频率主义海洋中的贝叶斯孤岛
战争之后,“贝叶斯”这个术语仍然是一种侮辱。在 20 世纪 50 年代,一位美国统计学家半开玩笑地说某位同事是“反对美国的,因为他是贝叶斯主义者,而贝叶斯主义会让美国政府失去威信”。另一位统计学家补充说:“贝叶斯主义统计学家还不够贝叶斯。如果他们追随贝叶斯的脚步,只在死后发表文章的话,我们就能避免很多问题了。”大学中的统计学系对贝叶斯主义的反对尤为深切。在战争中与图灵并肩使用贝叶斯公式的杰克·古德曾经尝试弘扬贝叶斯方法的好处,但人们一次又一次对他的话充耳不闻。
贝叶斯的火焰却在远离学院的地方重新燃起,这要归功于亚瑟·贝利这位富有魅力的美国精算师。估算人的一生中的随机事件对于决定保险价格来说至关重要。某项风险的概率越大,为这项风险提供保障的代价就越大,所以保险价格也应该越高。然而,这些概率并非基于费希尔的 值,而是通过某些难以理解的公式计算而来的。知道这些公式来源的精算师十分稀少,但所有人都察觉到这些公式都会给出一致的结果。精算师的计算很有效,但没有人知道为什么!受频率主义学派训练的贝利对此相当震惊。

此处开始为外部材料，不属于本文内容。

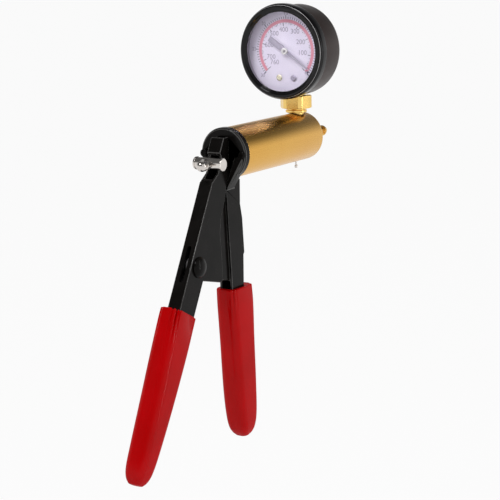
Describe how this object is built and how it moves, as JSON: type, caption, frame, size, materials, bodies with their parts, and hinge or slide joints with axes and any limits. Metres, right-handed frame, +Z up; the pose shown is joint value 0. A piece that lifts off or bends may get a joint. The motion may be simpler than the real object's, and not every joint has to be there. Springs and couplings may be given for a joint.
{
  "type": "hand vacuum pump",
  "caption": "Hand-held vacuum pump: squeeze lever, fixed handle with red grips, gold cylinder, black dial gauge and hose nozzle.",
  "frame": {"origin": "middle of the fixed handle's grip, where a hand holds the pump", "axes": "+X along the cylinder towards the hose nozzle, +Y to the left of the person who holds it, +Z up to the gauge"},
  "size_m": [0.1968, 0.052, 0.229],
  "materials": {
    "black_paint": "gloss",
    "gauge_black": "gloss",
    "gold_anodised": "satin",
    "brass": "satin",
    "bright_steel": "polished",
    "zinc_steel": "satin",
    "spring_steel": "satin",
    "red_vinyl": "gloss",
    "black_rubber": "matte",
    "white_plastic": "matte",
    "piston_alloy": "satin",
    "dial_enamel": "satin",
    "pointer_grey": "satin",
    "lens_glass": "polished"
  },
  "bodies": {
    "pump_body": {"handle_frame": "black_paint", "head_screw_left": "black_paint", "head_screw_right": "black_paint", "pivot_rivet": "black_paint", "pivot_bush": "zinc_steel", "fixed_grip": "red_vinyl", "cylinder_tube": "gold_anodised", "return_spring": "spring_steel", "release_spring": "spring_steel", "front_plug": "brass", "plug_seal_ring": "black_rubber", "inlet_flap": "black_rubber", "flap_stud": "zinc_steel", "hose_nozzle": "brass", "nozzle_washer": "black_rubber", "gauge_socket": "brass", "socket_washer": "black_rubber", "gauge_case": "gauge_black", "gauge_bezel": "gauge_black", "gauge_lens": "lens_glass", "lens_gasket": "white_plastic", "gauge_dial": "dial_enamel", "dial_screw_left": "brass", "dial_screw_right": "zinc_steel", "stop_pin": "zinc_steel", "movement_front_plate": "brass", "movement_back_plate": "brass", "movement_post_left": "brass", "movement_post_right": "brass", "movement_screw_left": "zinc_steel", "movement_screw_right": "zinc_steel", "link": "brass", "pressure_tube": "brass"},
    "lever_body": {"lever": "black_paint", "lever_grip": "red_vinyl"},
    "piston_body": {"piston_rod": "bright_steel", "cross_pin": "bright_steel", "cap_nut": "bright_steel", "piston": "piston_alloy", "piston_guide_ring": "white_plastic", "piston_cup_seal": "black_rubber", "cup_washer": "zinc_steel", "piston_screw": "zinc_steel"},
    "pointer_body": {"pointer": "pointer_grey", "pointer_hub": "white_plastic", "pinion_spindle": "zinc_steel"},
    "sector_body": {"sector_gear": "brass", "sector_axle": "zinc_steel"},
    "release_body": {"release_pin": "zinc_steel", "release_seal": "black_rubber"}
  },
  "joints": [
    {"name": "lever_pivot", "type": "hinge", "parent": "pump_body", "child": "lever_body", "pos_m": [-0.0407, 0, 0.0595], "axis": [0, -1, 0], "range_deg": [0, 28]},
    {"name": "rod_slide", "type": "slide", "parent": "pump_body", "child": "piston_body", "axis": [-1, 0, 0], "range_m": [0, 0.0258], "stiffness_N_per_m": 300, "springref_m": -0.008, "deforming": ["return_spring"]},
    {"name": "sector_turn", "type": "hinge", "parent": "pump_body", "child": "sector_body", "pos_m": [0.0604, 0, 0.147], "axis": [1, 0, 0], "range_deg": [0, 42.5], "stiffness_Nm_per_rad": 0.0005, "springref_deg": -11.46},
    {"name": "pointer_turn", "type": "hinge", "parent": "pump_body", "child": "pointer_body", "pos_m": [0.0553, 0, 0.161], "axis": [-1, 0, 0], "range_deg": [0, 255]},
    {"name": "release_push", "type": "slide", "parent": "pump_body", "child": "release_body", "axis": [0, 0, 1], "range_m": [0, 0.0012], "stiffness_N_per_m": 300, "springref_m": -0.002, "deforming": ["release_spring"]}
  ],
  "couplings": [
    {"joint": "rod_slide", "follows": "lever_pivot", "m_per_rad": 0.0523},
    {"joint": "pointer_turn", "follows": "sector_turn", "ratio": 6}
  ]
}
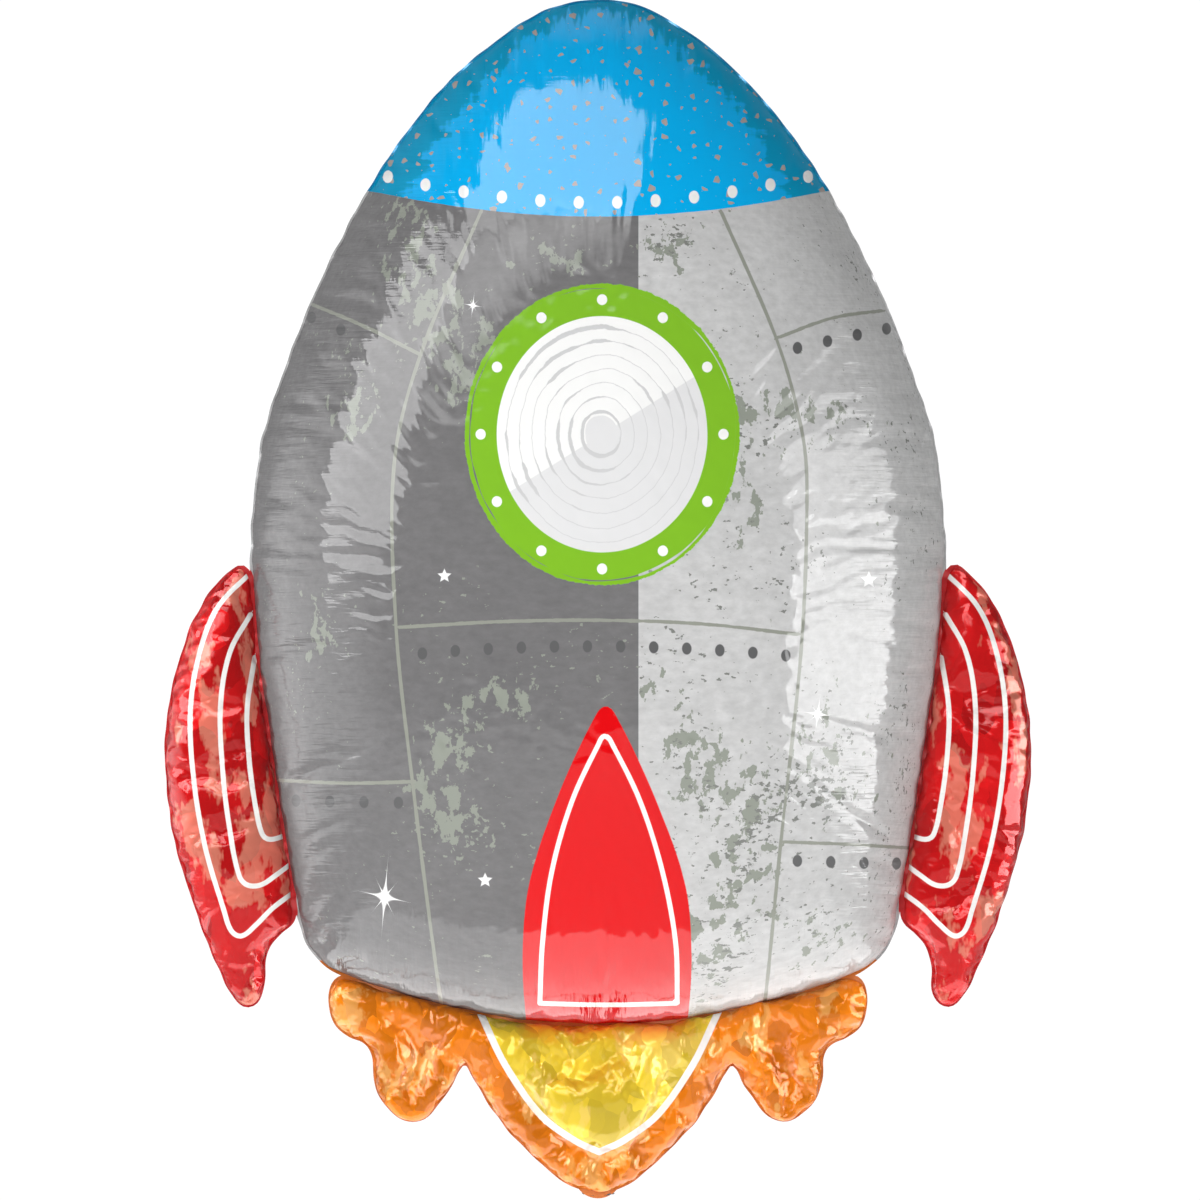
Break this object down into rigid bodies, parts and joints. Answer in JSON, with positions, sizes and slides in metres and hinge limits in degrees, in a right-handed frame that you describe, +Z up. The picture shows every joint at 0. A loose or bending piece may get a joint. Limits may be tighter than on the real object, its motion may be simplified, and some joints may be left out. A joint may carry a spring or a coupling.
{
  "type": "rocket-shaped foil balloon",
  "caption": "Inflated foil balloon shaped as an upright toy rocket, with side fins, flames below, a flat heat-seal edge and a folded inflation tail with its valve film.",
  "frame": {"origin": "foot of the heat-seal edge under the middle flame, in the seal's plane, where the balloon is held in the air", "axes": "+Z up from the flames to the nose, +X to the right as seen from the front, -Y out of the printed front"},
  "size_m": [0.5318, 0.2716, 0.737],
  "materials": {
    "body_foil": "printed metallised film, glossy",
    "fin_foil": "printed metallised film, glossy",
    "flame_foil": "printed metallised film, glossy",
    "seal_foil": "heat-sealed metallised film",
    "valve_film": "clear polyethylene film"
  },
  "bodies": {
    "root": {"body_front": "body_foil", "body_back": "body_foil", "fin_left_front": "fin_foil", "fin_left_back": "fin_foil", "fin_right_front": "fin_foil", "fin_right_back": "fin_foil", "flame_front": "flame_foil", "flame_back": "flame_foil", "seal_web": "seal_foil", "inflation_tail": "seal_foil", "valve_film": "valve_film"}
  },
  "joints": []
}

然而,贝利最终发现这些奇怪的精算公式,比如我们在之后的章节中会看到的神奇公式,与贝叶斯公式有着神秘的相似之处。在经过一年的怀疑之后,贝利最终拥抱了作为保险定价基础的这些类贝叶斯式的推断方法,甚至将自己接受的频率主义教育抛诸脑后,发起了反对费希尔方法的运动。1950 年,贝利发表了一篇论文,将作为精算基础的信度理论与拉普拉斯、普赖斯和贝叶斯的工作联系在了一起。他在文章中高度赞赏了主观概率的概念,宣布频率主义的“暴政”将会终结。不幸的是,在打出反对费希尔的旗帜不久之后,贝利就因为心血管疾病去世了。
还有两个半学者有着贝叶斯式的思考方式。我们先从那半个贝叶斯主义者说起。在第二次世界大战之前,安德烈·柯尔莫哥洛夫在 1933 年最终提出了一套公理,可以作为概率论的基础。对于柯尔莫哥洛夫来说,最重要的不是对概率意义的诠释,而是处理概率的规则。但即使柯尔莫哥洛夫自称倾向于频率主义,当他被迫将其概率理论应用到军事策略中时,他所发展出的一种推理方法,与一个世纪以前贝特朗的方法完全一致。
在第二次世界大战之后,概率论的数学形式化让丹尼斯·林德利和伦纳德·萨维奇开始否定费希尔的频率主义统计学。与之相对的是,贝叶斯公式是柯尔莫哥洛夫公理的直接推论,因此它在数学上有着坚实基础。此外在 1958 年,林德利发表了一篇论文,证明了被称为“信念推断”的一种费希尔的概率推断方法自相矛盾。林德利敢于拒绝向费希尔俯首称臣,他是正确的。由此大获全胜后,林德利成了倡导贝叶斯主义的活跃分子,宣称所有统计都是贝叶斯公式的某种特殊情况或近似,并在英国建立了数个偏向贝叶斯主义的统计学系。
轮到萨维奇了,他在 1954 年出版了《统计学基础》(The Foundations of Statistics),在书中他对概率的主观诠释进行了辩护。萨维奇与其他人不同的地方在于,他将贝叶斯公式当作“救世主”。萨维奇并不像其他人那样认为贝叶斯公式不过是众多推理工具之一。对他来说,贝叶斯公式就是唯一的推理工具。正确的推理就是根据贝叶斯公式进行的计算,而所有妥协都是非理性的(但有可能在实用主义上是合理的)。萨维奇对贝叶斯主义有着宗教般的信仰。
当人们问萨维奇这会不会给科学的客观性带来疑问时,他的回答是,客观性就是科学共同体中涌现出的共识,当积累的数据足够多时,这种共识就会出现。然而,萨维奇也补充道,这也是定义客观性的唯一方式。对于萨维奇来说,频率主义的方法并不客观,因为这些方法总是需要对统计结果进行解释,甚至对频率主义具体方法加以选择。此外,费希尔对统计分析的客观化尝试,尤其是他的信念推断,最终还是“一种顽固的尝试,想煎出贝叶斯的煎蛋,又不想打破贝叶斯的鸡蛋”。可叹的是,像贝利一样,正当推广贝叶斯主义的运动如火如荼之际,萨维奇死于了心血管疾病。